Dalam hidup, tentang
seseorang yang datang dan pergi adalah dua kata yang selalu saja menghantui.
Aku sudah pernah merasakannya, pedih. Tapi syukur aku bisa melupakannya. Tapi
yang ini, terkadang aku memohon kepada Tuhan agar tidak dijauhkan darinya
sampai kapanpun. Terkadang juga aku membencinya, sehingga kepada Tuhan aku
meminta untuk dijauhkan pula darinya. Aku pikir separuh hidupku sekarang berada di
genggamannya.
Tapi bolehkah aku
meminta lagi, Tuhan?
Begitu random untuk
diutarakan. Begitu banyak hal-hal kesedihan yang aku rasakan. Mencoba Bahagia
di muka umum. Jika tidak bahagia, sulit juga untuk merekahkan senyum bibir yang
seharusnya tidak lagi untuk ditampakkan. Dan aku tidak pandai menyembunyikan
kegalauan dalam pandang mataku. Hati kecilku terluka hebat jika menghadapi hal-hal yang
membuatku sedih dan patah hati.
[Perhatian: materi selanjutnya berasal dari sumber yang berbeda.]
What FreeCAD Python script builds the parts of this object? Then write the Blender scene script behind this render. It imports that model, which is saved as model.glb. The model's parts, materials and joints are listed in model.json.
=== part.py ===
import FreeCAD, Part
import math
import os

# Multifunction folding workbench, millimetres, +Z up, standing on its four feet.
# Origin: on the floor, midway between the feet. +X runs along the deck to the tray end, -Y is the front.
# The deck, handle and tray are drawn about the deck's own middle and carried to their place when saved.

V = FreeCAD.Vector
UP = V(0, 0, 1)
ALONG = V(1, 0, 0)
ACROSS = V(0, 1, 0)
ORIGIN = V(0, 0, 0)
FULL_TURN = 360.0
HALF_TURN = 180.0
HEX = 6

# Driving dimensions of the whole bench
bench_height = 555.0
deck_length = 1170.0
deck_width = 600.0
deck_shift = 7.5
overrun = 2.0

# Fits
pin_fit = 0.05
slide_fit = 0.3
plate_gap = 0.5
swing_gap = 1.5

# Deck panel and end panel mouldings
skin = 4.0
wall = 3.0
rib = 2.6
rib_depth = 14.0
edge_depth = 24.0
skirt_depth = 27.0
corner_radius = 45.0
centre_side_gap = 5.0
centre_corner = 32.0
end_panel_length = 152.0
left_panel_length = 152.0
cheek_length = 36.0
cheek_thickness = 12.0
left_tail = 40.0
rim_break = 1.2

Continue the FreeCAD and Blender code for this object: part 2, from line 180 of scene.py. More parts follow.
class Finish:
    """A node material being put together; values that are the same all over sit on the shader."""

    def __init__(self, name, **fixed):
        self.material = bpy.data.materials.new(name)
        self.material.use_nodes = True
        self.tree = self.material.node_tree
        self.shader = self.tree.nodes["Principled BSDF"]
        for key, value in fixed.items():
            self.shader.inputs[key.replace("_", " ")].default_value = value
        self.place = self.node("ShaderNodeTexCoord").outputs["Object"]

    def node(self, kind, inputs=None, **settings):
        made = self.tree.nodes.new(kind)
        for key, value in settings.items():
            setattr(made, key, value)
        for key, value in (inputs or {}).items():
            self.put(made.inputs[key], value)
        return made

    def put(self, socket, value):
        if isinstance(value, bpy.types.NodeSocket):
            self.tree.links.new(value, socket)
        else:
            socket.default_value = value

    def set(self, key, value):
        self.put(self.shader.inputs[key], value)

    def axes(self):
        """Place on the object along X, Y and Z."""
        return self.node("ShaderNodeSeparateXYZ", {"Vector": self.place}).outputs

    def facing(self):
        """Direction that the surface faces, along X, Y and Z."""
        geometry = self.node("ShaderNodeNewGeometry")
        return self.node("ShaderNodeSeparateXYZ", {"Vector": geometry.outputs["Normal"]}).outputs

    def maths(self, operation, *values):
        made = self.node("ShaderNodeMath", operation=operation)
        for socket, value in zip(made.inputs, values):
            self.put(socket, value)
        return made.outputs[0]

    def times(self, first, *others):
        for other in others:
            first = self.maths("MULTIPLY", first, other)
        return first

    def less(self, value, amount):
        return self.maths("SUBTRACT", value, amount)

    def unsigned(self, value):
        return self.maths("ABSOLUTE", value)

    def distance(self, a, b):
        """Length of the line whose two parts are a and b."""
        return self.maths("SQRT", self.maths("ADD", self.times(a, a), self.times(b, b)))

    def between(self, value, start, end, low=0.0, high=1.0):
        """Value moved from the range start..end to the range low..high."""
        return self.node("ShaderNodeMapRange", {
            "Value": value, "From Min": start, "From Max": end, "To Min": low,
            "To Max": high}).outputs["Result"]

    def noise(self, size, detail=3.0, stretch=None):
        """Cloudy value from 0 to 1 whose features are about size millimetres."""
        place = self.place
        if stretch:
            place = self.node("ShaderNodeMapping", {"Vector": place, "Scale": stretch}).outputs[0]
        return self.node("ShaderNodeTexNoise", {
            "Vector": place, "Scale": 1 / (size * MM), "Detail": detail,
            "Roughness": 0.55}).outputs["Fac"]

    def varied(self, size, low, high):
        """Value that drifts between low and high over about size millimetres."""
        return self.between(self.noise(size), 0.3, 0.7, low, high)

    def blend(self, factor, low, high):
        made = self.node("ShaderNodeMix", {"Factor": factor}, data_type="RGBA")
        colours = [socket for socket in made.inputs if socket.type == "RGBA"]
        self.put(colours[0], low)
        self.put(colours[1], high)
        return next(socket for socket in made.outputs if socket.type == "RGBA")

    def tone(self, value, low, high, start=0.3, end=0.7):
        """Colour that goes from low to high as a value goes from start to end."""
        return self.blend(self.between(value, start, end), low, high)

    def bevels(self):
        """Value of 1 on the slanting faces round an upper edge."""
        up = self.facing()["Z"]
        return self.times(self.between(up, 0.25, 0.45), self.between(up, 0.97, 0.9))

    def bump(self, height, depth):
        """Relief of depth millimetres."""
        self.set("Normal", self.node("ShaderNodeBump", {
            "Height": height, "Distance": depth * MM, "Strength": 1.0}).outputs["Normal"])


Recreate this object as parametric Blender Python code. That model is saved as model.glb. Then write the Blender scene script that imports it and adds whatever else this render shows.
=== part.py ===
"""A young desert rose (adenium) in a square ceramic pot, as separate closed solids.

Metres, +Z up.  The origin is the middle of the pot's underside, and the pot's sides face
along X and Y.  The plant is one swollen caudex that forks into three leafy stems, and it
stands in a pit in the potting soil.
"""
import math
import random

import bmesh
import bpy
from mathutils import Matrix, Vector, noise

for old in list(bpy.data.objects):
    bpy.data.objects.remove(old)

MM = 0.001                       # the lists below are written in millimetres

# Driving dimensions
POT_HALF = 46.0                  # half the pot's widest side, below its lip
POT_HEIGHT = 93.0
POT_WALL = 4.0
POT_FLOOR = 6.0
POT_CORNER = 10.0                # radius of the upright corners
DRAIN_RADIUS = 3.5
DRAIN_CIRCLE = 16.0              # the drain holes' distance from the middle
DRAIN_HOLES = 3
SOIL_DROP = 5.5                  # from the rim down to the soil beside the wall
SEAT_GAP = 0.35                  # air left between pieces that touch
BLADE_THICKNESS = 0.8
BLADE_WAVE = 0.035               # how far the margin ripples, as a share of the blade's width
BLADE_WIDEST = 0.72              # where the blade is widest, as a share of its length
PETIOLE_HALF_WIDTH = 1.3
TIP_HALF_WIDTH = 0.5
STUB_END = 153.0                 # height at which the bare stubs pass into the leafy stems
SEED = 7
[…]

Jadi untuk apa memberikan senyum tapi perasaanku
bersedih?
Membicarakan masalah
kepada orang lain sama halnya membuka aib sendiri. Kebanyakan manusia hanya
ingin tahu masalah apa yang kita hadapi. Apalagi masalah yang dihadapi
bertentangan dengan pemikirannya, sehingga yang disampaikan bukan lagi nasehat,
malah jadi bumerang buat kita. Ada masalah yang perlu diceritakan, dan ada
masalah yang baiknya hanya diri kita sendiri yang simpan. Sehingga permasalahan
yang terjadi tidak berbuntut panjang.
Senja yang kulihat tak seindah dengan kehidupan yang aku rasakan. Tapi lagi-lagi apakah Tuhan memang benar-benar membebani ini sesuai kesanggupanku? Lagi-lagi aku menangis. Sedih rasanya harus merasa sendirian di tengah keramaian.
Bolehkah aku pulang sekarang, Tuhan?